Israele al voto, si accende la sfida Commento di Sharon Nizza
Testata: La Repubblica Data: 22 marzo 2021 Pagina: 17 Autore: Sharon Nizza Titolo: «Israele alle urne. Rebus alleanze ma la sfida resta su Netanyahu»
Riprendiamo dalla REPUBBLICA di oggi, 22/03/2021, a pag. 17, il commento di Sharon Nizza dal titolo "Israele alle urne. Rebus alleanze ma la sfida resta su Netanyahu".
A destra: alcuni dei protagonisti delle elezioni. Da sinistra Yair Lapid, Naftali Bennet, Benjamin Netanyahu, Gideon, Sa'ar, Benny Gantz
Sharon Nizza
Era nato come il governo della pacificazione nazionale, solo il 17 maggio scorso, ma ha avuto vita breve: domani gli israeliani sono chiamati nuovamente alle urne, per la quarta volta in due anni.

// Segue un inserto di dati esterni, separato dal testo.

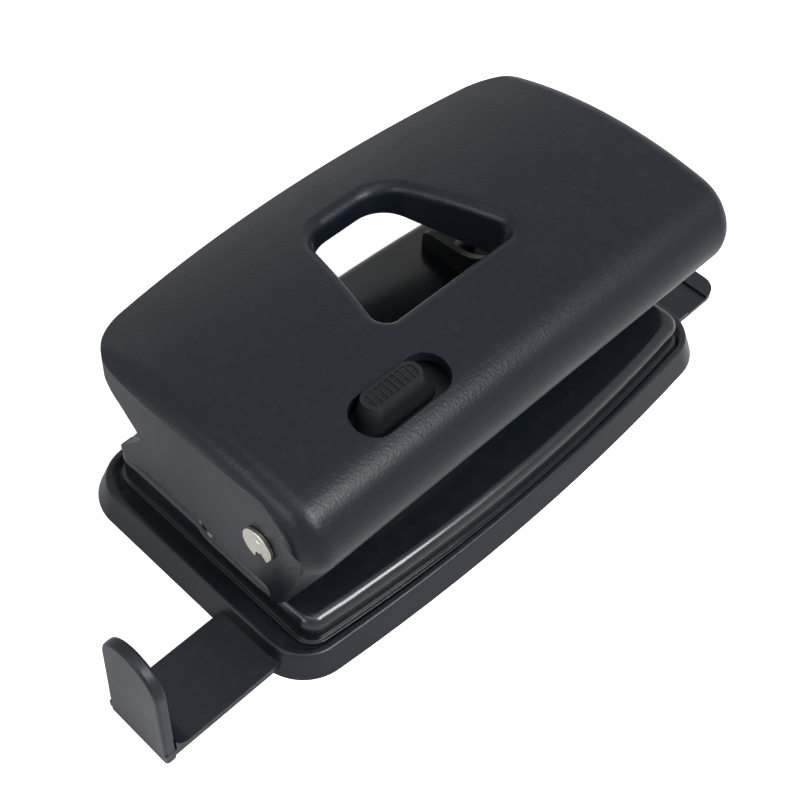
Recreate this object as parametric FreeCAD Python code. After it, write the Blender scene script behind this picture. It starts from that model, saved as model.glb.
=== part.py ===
"""Two-hole desk paper punch, modelled in millimetres.

X runs along the long side, Y from the paper side (front) to the pressed side (rear), Z up.
The origin is the centre of the base, on the table. The pose is the one with the handle down.
"""
import FreeCAD, Part
import math
import os
from FreeCAD import Vector

# Base: chip tray and bed plate
TRAY_HALF_X = 62.5
TRAY_HALF_Y = 36.0
TRAY_BULGE = 3.7
TRAY_CORNER = 10.9
TRAY_RIM_Z = 5.65
TRAY_RIM_INSET = 2.1
TRAY_SHELF_Z = 4.6
TRAY_FLOOR = 1.2
TRAY_WALL = 1.5

PLATE_HALF_X = 55.6
PLATE_FRONT_Y = -31.95
PLATE_REAR_Y = 31.0
PLATE_BULGE = 3.6
PLATE_CORNER = 4.0
PLATE_SHEET = 1.2
PLATE_FLANGE = 0.7
PLATE_LOW_Z = 12.05
PLATE_HIGH_Z = 14.05
PLATE_LIP_RADIUS = 2.4
STEP_FRONT_Y = -0.5
STEP_REAR_Y = 3.0

# Punching line
HOLE_PITCH = 80.0
HOLE_EDGE = 12.0
PUNCH_D = 5.5
PUNCH_Y = -4.6
PUNCH_X = HOLE_PITCH / 2
RUN_CLEAR = 0.05
PUNCH_TIP_Z = 13.45
PUNCH_HEAD_Z = 34.0
PUNCH_HEAD_D = 8.0
PUNCH_TOP_Z = 36.6
PUNCH_DOME_R = 7.0
RING_Z = 28.0
RING_T = 0.7
RING_GROOVE_D = 4.5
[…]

Gli ultimi sondaggi fotografano ancora un Paese spaccato, come è stato per i tre round precedenti, in cui nessuna coalizione incassa la maggioranza di 61 seggi tra gli alleati. Tutto fa prevedere che si aprirà un'altra estenuante fase di negoziati tra i partiti, di incarichi affidati e rimessi, che potrebbe durare mesi, mentre quinte elezioni restano uno scenario reale. Rispetto ai risultati del 2 marzo 2020, l'ultima volta in cui gli israeliani sono andati a votare, il grande perdente è Benny Gantz: l'ex capo di Stato maggiore sceso in campo solo nel 2019, attuale ministro della Sicurezza, da 33 seggi è sceso a 4. Non gli perdonano di essere venuto meno alla promessa di non sedersi con Netanyahu, l'emergenza Covid non è stata un'attenuante. Netanyahu è lontano dal raggiungere 61 con gli alleati comodi (i partiti ultraortodossi) e per ottenere una coalizione stabile deve ancora contare sull'appoggio dei rivali dichiarati. Tra questi, Naftali Bennett, leader di Yamina, partito della destra nazionalista che per posizionarsi come ago della bilancia, si è separato dagli elementi più oltranzisti. Con i suoi 8-10 seggi, potrebbe essere determinante per qualsiasi futura coalizione, essendo l'unico dell'opposizione che non ha giurato "tutto tranne Bibi". Insieme a lui, anche Mansour Abbas, parlamentare fuoriuscito dalla Lista Araba Unita, che dice sosterrà chi gli offrirà di più. Ma Abbas è dato oscillante sui 4 seggi e soprattutto rimane da vedere se potrà davvero unirsi a una coalizione che potrebbe includere la destra religiosa nazionalista di Itamar Ben Gvir, "l'avvocato dei coloni" come lo chiamano, che per la prima volta sembra entrerà nella Knesset. Netanyahu è dato a 32 seggi, dall'anno scorso ne ha persi 4, che vanno a un nuovo rivale: Gideon Saar, fuoriuscito dal Likud, già ministro in passati governi Netanyahu. Con il suo "Nuova Speranza" è dato a 8-10 seggi.
"C'è Futuro" di Yair Lapid, che l'anno scorso si era staccato dalla coalizione con Gantz per non sostenere il governo di unità nazionale, è il secondo partito, con 18 seggi, ma sia Bennet che Saar hanno dichiarato che non è il loro candidato premier. E questo rimane il grande vulnus del campo anti-Bibi che potrebbe pregiudicare una coalizione alternativa: frammentato, senza una vera ideologia collante se non quella di voler rimpiazzare il premier più longevo della storia del Paese. Netanyahu è invece un fiume in piena: la riconferma a primo ministro è critica con il processo che lo vede imputato per corruzione, frode e abuso d'ufficio, che entra ad aprile nella fase dibattimentale. Promette accordi di normalizzazione con altri quattro Paesi arabi, voli diretti Tel Aviv-Mecca per i pellegrini musulmani e non manca di ricordare come è grazie a lui che "il Paese torna a vivere" — slogan che il comitato elettorale gli ha vietato di usare perché "troppo identificato con la campagna vaccini del ministero della Salute". Con metà della popolazione immunizzata in tre mesi, la campagna vaccinale ha combaciato con quella elettorale: domani si voterà con ristoranti, spiagge, musei e bar sovraffollati come negli ultimi giorni. Netanyahu confida che, tra un caffè e un aperitivo, gli elettori non lo dimenticheranno.